▸ What to do:
Below are some records; quote exactly the lines from the one that contains "The Blender code" through the one that contains "of the regulator's", inclusive, and no others.

▸ Supplied records:
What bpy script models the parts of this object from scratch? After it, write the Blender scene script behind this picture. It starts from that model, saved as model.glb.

* * *

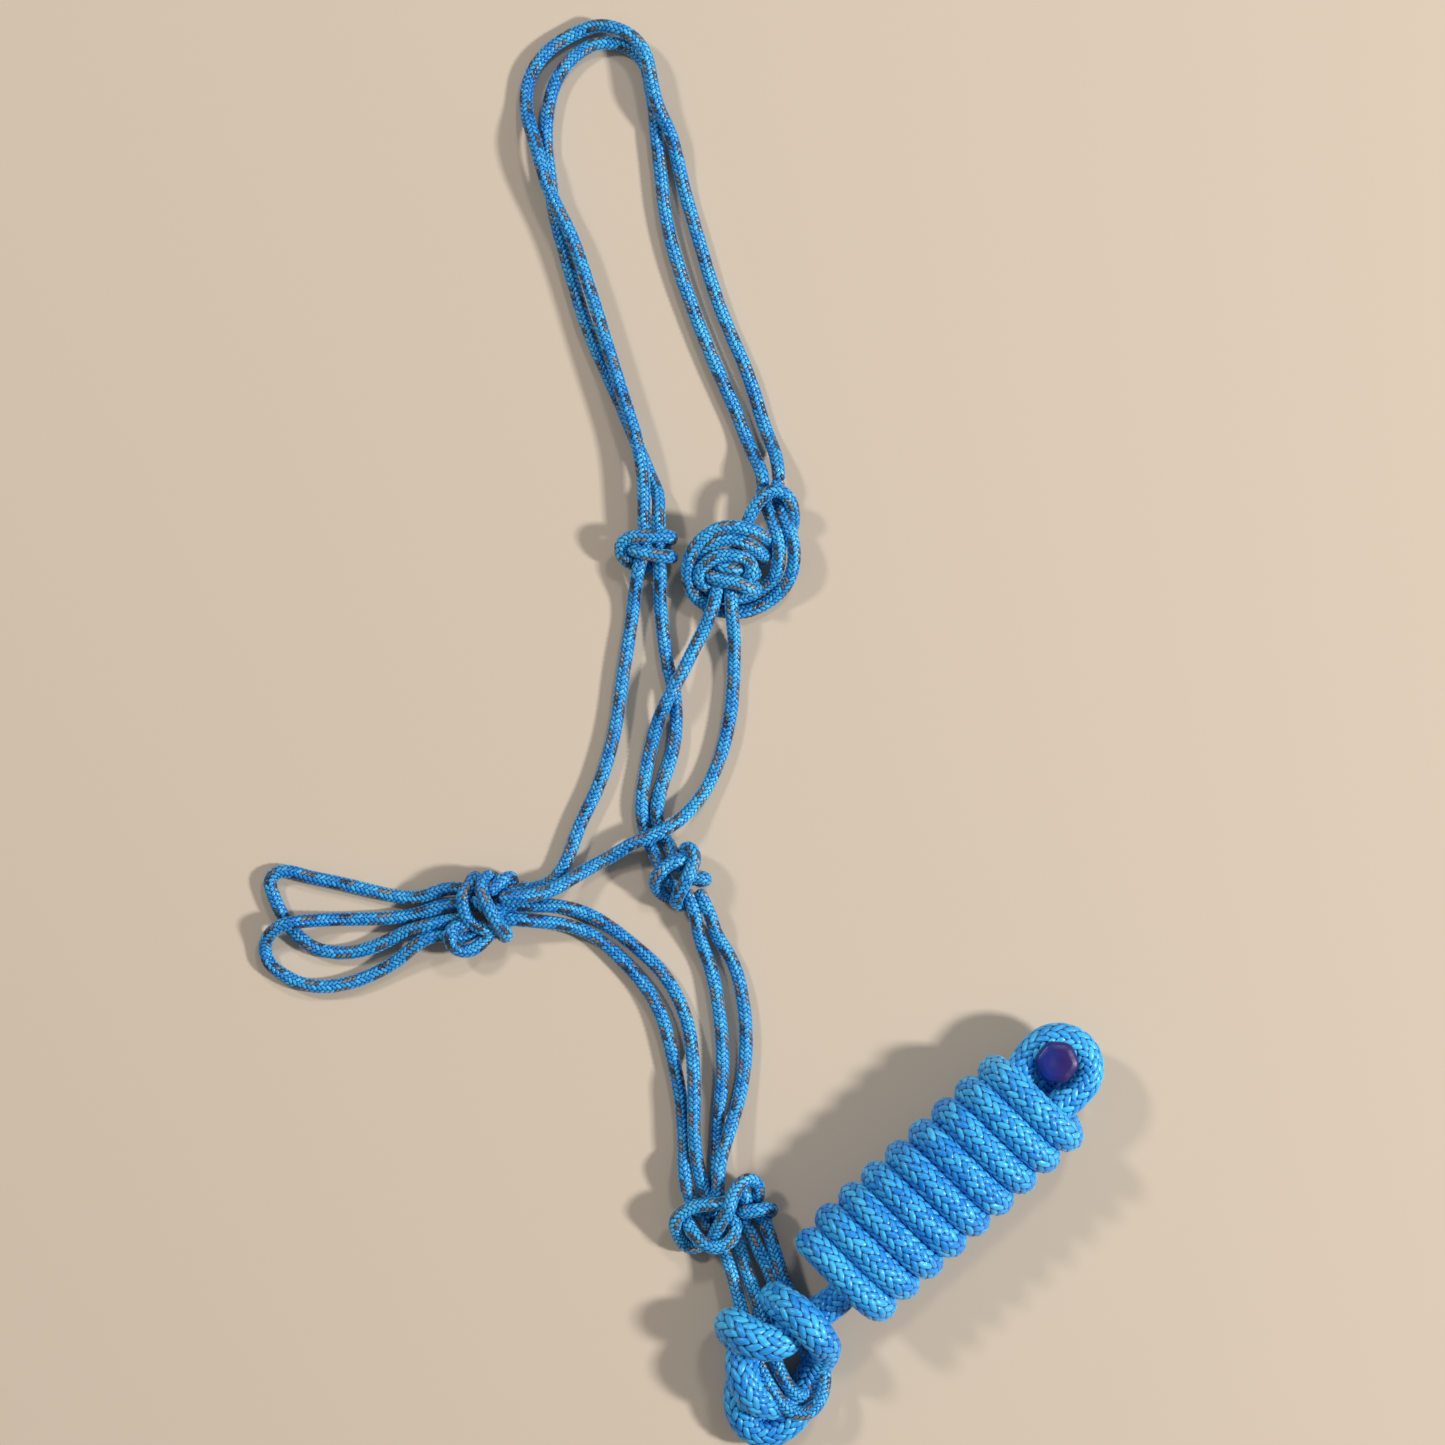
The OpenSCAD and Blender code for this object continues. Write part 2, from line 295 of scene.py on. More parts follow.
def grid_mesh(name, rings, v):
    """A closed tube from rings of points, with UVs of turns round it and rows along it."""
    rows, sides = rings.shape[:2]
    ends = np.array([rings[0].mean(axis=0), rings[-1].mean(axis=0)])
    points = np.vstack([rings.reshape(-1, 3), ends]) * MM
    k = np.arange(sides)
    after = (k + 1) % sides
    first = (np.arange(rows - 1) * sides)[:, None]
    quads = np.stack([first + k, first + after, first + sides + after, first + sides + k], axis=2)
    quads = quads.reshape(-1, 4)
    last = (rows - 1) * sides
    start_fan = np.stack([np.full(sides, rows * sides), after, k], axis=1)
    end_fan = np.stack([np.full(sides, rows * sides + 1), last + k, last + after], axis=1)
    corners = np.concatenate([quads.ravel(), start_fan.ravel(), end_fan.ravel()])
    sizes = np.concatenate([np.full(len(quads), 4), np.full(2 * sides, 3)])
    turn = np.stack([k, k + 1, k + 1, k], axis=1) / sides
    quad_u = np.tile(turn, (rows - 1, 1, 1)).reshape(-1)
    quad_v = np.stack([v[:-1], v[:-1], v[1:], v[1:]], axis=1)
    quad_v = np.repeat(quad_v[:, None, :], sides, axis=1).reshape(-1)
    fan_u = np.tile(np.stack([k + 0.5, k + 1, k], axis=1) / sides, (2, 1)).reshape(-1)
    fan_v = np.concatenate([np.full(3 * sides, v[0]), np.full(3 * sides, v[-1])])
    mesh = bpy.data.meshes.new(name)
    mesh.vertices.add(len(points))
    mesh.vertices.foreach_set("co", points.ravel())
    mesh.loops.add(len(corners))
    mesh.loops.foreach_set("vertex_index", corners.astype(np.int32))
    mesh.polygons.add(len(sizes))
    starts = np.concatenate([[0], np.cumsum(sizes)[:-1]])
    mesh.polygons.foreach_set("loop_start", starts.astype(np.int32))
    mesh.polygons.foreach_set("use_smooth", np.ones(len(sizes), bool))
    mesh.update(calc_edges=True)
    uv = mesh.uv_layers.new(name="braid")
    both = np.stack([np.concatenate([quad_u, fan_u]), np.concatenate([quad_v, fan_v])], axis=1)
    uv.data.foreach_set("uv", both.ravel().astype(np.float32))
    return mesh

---

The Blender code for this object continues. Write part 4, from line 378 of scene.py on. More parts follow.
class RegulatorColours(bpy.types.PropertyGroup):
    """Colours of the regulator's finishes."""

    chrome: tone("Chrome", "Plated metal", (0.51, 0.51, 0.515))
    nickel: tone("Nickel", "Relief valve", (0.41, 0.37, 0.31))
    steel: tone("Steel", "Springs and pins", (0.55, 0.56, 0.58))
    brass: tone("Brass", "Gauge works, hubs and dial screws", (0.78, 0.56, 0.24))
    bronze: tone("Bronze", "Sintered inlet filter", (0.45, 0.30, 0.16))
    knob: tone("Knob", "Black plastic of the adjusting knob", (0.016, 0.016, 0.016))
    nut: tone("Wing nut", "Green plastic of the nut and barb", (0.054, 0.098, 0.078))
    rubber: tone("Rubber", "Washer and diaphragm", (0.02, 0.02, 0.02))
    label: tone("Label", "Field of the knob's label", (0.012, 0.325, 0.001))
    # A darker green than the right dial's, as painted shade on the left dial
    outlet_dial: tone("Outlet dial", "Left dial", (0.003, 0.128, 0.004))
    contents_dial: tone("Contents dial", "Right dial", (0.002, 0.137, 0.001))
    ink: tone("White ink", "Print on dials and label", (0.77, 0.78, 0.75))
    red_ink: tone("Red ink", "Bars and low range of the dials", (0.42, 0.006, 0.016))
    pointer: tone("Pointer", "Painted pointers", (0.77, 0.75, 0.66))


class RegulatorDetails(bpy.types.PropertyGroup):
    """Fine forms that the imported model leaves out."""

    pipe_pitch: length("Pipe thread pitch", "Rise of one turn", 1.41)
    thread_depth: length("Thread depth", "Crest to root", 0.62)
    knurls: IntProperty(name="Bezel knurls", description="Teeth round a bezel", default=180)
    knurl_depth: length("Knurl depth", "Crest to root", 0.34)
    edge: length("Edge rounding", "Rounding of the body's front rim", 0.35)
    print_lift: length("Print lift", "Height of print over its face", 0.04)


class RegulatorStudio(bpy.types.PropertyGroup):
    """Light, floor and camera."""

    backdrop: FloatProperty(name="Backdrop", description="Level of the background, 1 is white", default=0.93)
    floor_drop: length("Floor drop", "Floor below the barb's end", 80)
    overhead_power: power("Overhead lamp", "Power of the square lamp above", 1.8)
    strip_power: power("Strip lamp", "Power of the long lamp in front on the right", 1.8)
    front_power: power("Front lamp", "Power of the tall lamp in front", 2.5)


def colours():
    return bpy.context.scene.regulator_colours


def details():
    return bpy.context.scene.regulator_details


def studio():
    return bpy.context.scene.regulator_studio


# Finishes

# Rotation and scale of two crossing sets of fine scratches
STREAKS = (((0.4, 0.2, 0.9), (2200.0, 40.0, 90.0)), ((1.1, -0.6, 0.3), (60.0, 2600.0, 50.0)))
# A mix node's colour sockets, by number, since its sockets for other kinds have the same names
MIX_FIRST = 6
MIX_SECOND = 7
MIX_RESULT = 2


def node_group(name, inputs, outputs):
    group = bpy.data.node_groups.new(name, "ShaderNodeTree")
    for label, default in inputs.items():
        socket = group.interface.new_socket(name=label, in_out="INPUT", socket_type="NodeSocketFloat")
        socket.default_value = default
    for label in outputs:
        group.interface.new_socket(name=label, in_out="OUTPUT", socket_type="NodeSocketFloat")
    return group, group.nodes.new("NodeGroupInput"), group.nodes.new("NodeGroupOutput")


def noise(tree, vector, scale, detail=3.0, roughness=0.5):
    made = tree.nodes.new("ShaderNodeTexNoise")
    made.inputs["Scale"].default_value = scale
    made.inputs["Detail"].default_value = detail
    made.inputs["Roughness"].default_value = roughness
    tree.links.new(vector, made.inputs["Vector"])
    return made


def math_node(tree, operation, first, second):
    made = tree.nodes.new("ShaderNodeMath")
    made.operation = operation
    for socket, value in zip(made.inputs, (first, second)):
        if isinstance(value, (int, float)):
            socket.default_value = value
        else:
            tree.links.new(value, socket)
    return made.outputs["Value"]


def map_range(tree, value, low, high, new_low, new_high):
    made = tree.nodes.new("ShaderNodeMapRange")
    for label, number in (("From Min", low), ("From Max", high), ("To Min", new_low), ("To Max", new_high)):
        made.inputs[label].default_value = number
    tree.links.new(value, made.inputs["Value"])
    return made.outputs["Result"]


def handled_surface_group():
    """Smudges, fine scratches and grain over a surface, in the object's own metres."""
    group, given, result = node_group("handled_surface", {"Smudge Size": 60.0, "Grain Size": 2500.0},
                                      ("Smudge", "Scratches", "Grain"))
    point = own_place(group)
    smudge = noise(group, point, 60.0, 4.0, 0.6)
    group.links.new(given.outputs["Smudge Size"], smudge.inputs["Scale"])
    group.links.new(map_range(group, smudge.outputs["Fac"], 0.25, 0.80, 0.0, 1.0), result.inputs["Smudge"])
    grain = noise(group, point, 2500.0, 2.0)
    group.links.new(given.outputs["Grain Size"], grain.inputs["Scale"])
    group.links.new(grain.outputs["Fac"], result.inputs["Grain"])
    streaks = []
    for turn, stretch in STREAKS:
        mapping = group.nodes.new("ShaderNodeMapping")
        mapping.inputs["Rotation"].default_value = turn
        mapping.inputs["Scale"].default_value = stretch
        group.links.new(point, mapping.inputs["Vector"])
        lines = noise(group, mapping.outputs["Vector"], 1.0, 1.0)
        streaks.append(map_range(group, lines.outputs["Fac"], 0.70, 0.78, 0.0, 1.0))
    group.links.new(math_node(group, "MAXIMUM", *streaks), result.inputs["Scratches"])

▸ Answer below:
The Blender code for this object continues. Write part 4, from line 378 of scene.py on. More parts follow.
class RegulatorColours(bpy.types.PropertyGroup):
    """Colours of the regulator's finishes."""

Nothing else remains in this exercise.